--- Data listing ---

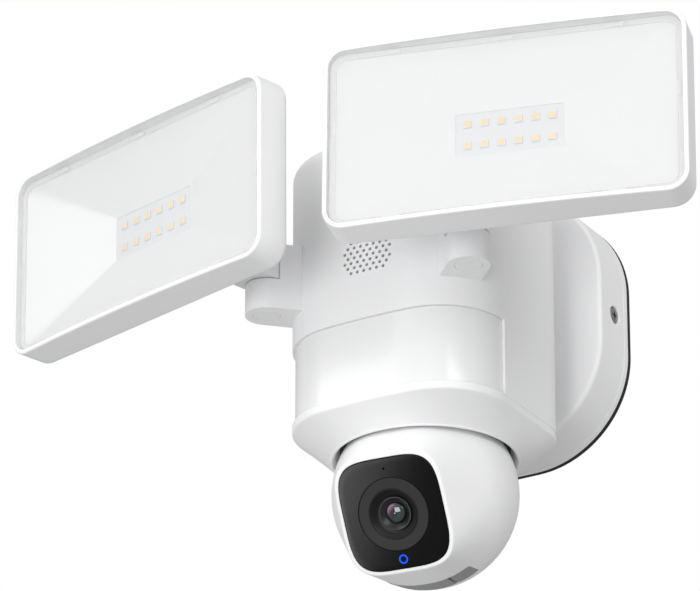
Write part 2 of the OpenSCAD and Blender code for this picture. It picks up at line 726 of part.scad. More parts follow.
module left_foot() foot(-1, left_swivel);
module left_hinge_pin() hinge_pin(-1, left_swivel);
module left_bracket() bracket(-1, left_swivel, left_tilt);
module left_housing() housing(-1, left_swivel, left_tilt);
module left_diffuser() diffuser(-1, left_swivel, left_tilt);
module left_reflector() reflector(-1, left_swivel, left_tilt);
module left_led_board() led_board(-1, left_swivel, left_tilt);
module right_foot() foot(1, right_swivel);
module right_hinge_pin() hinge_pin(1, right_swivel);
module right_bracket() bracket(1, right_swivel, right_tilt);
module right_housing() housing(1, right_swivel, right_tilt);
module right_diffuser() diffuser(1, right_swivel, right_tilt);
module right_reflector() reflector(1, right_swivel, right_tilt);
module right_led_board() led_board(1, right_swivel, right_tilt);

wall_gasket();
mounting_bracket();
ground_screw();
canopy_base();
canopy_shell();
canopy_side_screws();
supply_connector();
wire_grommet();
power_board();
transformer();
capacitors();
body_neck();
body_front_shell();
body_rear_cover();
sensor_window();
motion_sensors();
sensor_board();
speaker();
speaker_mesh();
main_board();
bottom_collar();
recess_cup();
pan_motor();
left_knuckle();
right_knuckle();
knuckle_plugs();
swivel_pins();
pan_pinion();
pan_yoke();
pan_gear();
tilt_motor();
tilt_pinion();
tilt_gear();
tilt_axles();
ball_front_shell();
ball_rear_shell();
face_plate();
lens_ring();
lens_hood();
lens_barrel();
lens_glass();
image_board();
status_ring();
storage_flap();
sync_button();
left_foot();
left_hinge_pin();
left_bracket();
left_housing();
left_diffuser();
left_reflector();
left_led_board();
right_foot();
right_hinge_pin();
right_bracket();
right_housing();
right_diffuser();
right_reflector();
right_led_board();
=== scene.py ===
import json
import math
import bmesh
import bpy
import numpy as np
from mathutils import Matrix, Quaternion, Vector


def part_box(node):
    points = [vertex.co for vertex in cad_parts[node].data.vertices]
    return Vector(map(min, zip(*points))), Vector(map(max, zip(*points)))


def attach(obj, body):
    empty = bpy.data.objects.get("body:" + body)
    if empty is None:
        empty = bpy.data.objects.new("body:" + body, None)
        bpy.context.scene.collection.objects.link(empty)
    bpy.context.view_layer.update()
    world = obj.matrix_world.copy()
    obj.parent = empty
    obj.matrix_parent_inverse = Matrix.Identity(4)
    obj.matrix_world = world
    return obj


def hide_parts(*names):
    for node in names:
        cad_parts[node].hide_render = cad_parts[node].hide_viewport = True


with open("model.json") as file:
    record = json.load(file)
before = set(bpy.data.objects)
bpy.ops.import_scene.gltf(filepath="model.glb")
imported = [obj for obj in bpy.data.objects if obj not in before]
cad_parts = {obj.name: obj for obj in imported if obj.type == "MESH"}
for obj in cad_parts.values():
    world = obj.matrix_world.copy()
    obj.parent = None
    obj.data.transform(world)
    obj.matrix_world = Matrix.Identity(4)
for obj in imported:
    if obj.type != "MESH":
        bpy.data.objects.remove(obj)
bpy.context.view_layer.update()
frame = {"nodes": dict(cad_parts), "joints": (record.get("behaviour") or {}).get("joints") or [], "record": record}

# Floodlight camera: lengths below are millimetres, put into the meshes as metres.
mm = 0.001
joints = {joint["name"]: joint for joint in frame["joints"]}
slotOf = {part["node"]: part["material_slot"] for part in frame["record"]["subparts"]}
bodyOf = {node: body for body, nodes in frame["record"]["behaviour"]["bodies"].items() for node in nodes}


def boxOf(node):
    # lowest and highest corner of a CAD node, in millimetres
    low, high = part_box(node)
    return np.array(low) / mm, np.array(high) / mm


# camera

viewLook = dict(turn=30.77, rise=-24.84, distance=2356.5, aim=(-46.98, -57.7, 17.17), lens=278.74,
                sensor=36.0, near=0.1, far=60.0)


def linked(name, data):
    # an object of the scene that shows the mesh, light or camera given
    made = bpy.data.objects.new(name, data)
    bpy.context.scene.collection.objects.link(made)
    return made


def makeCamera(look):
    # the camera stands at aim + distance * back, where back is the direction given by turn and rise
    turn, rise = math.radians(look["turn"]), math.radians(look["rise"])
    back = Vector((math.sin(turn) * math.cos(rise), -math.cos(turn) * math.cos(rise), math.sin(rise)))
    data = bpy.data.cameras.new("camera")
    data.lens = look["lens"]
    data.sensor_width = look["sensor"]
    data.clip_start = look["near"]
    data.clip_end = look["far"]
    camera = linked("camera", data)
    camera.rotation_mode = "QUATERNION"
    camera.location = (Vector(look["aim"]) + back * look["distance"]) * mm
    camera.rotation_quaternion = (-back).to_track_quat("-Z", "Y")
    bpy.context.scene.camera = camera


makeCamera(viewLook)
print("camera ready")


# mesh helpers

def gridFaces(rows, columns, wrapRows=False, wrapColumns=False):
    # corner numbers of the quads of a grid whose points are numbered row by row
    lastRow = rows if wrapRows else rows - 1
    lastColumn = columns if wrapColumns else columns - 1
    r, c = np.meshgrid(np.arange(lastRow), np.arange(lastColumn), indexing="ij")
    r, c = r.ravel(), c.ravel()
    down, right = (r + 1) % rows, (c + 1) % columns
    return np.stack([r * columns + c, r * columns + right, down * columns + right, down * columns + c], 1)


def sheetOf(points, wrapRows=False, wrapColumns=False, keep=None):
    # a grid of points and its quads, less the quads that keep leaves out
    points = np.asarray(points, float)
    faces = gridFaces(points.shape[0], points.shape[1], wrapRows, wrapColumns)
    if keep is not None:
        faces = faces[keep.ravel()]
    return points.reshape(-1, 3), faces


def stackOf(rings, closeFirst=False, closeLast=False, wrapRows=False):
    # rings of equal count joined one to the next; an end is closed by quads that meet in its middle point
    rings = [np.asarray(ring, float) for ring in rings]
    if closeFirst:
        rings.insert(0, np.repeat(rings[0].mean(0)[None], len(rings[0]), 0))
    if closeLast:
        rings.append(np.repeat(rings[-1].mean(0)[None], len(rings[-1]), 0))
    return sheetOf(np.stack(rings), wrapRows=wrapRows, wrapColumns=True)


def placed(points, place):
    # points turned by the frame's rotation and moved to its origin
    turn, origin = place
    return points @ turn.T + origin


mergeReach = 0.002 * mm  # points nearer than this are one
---
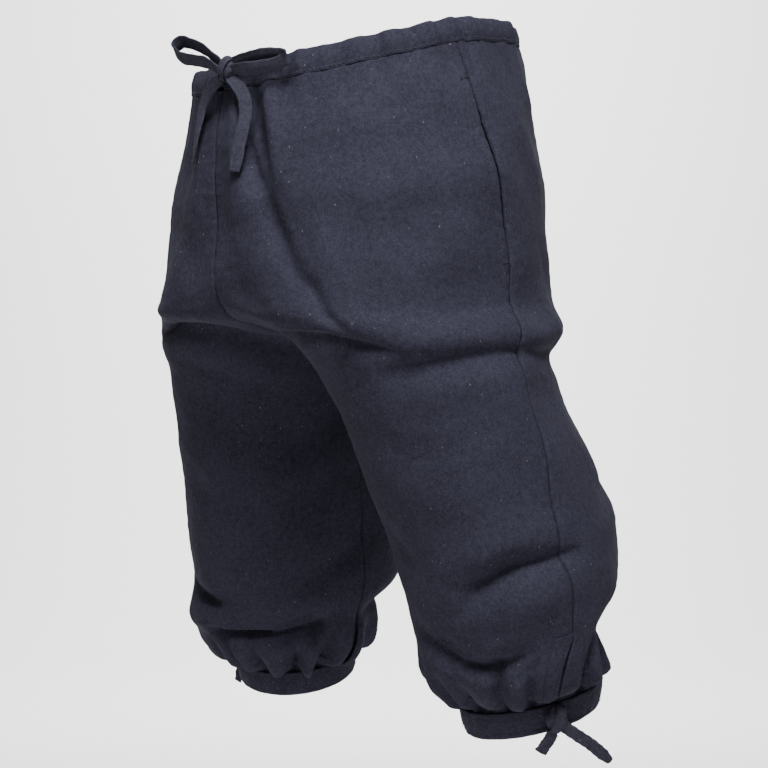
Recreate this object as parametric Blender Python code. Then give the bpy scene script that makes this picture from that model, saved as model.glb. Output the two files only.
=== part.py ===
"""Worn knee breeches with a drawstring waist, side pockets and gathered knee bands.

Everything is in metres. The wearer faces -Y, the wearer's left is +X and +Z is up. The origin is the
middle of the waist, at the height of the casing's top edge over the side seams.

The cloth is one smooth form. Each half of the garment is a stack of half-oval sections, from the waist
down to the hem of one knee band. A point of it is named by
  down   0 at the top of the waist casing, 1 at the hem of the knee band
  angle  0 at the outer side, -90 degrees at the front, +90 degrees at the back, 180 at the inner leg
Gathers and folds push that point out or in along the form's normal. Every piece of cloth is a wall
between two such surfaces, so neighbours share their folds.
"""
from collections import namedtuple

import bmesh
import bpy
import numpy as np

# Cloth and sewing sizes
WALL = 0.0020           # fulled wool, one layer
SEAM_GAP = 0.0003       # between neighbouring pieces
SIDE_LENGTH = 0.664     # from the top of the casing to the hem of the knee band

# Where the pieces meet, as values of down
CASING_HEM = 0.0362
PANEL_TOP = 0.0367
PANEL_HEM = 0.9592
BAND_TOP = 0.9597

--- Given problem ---
Start with the line that holds "wall_gasket();" and finish with the line that holds "obj.matrix_world = world". Transcribe each line in between exactly, and those two as well.

--- Output of the exercise ---
wall_gasket();
mounting_bracket();
ground_screw();
canopy_base();
canopy_shell();
canopy_side_screws();
supply_connector();
wire_grommet();
power_board();
transformer();
capacitors();
body_neck();
body_front_shell();
body_rear_cover();
sensor_window();
motion_sensors();
sensor_board();
speaker();
speaker_mesh();
main_board();
bottom_collar();
recess_cup();
pan_motor();
left_knuckle();
right_knuckle();
knuckle_plugs();
swivel_pins();
pan_pinion();
pan_yoke();
pan_gear();
tilt_motor();
tilt_pinion();
tilt_gear();
tilt_axles();
ball_front_shell();
ball_rear_shell();
face_plate();
lens_ring();
lens_hood();
lens_barrel();
lens_glass();
image_board();
status_ring();
storage_flap();
sync_button();
left_foot();
left_hinge_pin();
left_bracket();
left_housing();
left_diffuser();
left_reflector();
left_led_board();
right_foot();
right_hinge_pin();
right_bracket();
right_housing();
right_diffuser();
right_reflector();
right_led_board();
=== scene.py ===
import json
import math
import bmesh
import bpy
import numpy as np
from mathutils import Matrix, Quaternion, Vector


def part_box(node):
    points = [vertex.co for vertex in cad_parts[node].data.vertices]
    return Vector(map(min, zip(*points))), Vector(map(max, zip(*points)))


def attach(obj, body):
    empty = bpy.data.objects.get("body:" + body)
    if empty is None:
        empty = bpy.data.objects.new("body:" + body, None)
        bpy.context.scene.collection.objects.link(empty)
    bpy.context.view_layer.update()
    world = obj.matrix_world.copy()
    obj.parent = empty
    obj.matrix_parent_inverse = Matrix.Identity(4)
    obj.matrix_world = world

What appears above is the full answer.